A filtration devise was developed to assess compressibility of fouling layers in membrane bioreactors. The system consists of a flat sheet membrane with air scouring operated at constant transmembrane pressure to assess the influence of pressure on resistance of fouling layers. By fitting a mathematical model, three model parameters were obtained; a back transport parameter describing the kinetics of fouling layer formation, a specific fouling layer resistance, and a compressibility parameter. This stands out from other on-site filterability tests as model parameters to simulate filtration performance are obtained together with a characterization of compressibility. Tests on membrane bioreactor sludge showed high reproducibility. The methodology’s ability to assess compressibility was tested by filtrations of sludges from membrane bioreactors and conventional activated sludge wastewater treatment plants from three different sites. These proved that membrane bioreactor sludge showed higher compressibility than conventional activated sludge. In addition, detailed information on the underlying mechanisms of the difference in fouling propensity were obtained, as conventional activated sludge showed slower fouling formation, lower specific resistance and lower compressibility of fouling layers, which is explained by a higher degree of flocculation.
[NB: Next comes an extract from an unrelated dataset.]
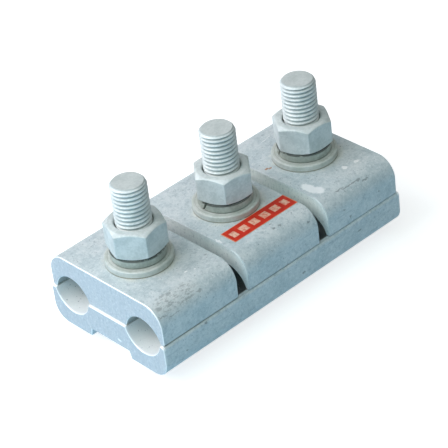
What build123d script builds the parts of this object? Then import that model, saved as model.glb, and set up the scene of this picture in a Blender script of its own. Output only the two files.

Treated Seawater as a Magnesium Source for Phosphorous Recovery from Wastewater—A Feasibility and Cost Analysis

Conventional resources of phosphorous are at high risk of depletion in the near future due to current practices of its exploitation, thus new and improved exploration methodologies need to be developed to ensure phosphorous security. Today, some treatment plants recover phosphorous from municipal wastewater as struvite (MgNH4PO4·6H2O). Magnesium is often added to the wastewater as MgCl2·6H2O to facilitate the phosphorous recovery. However, the use of magnesium increases the costs of the process and is not aligned with sustainable development, therefore, alternative magnesium sources have to be found. The current study analyzes the feasibility of integrated membrane processes for magnesium recovery from seawater for utilization in the phosphorous recovery process. The integrated membrane systems consist of nanofiltration (NF), membrane distillation (MD), and membrane crystallization (MCr). The lowest associated cost is found for standalone NF treatment. However, the additional treatment with MD and MCr produces fresh water and salts like NaCl or potentially other valuable minerals at the expense of low-grade heat.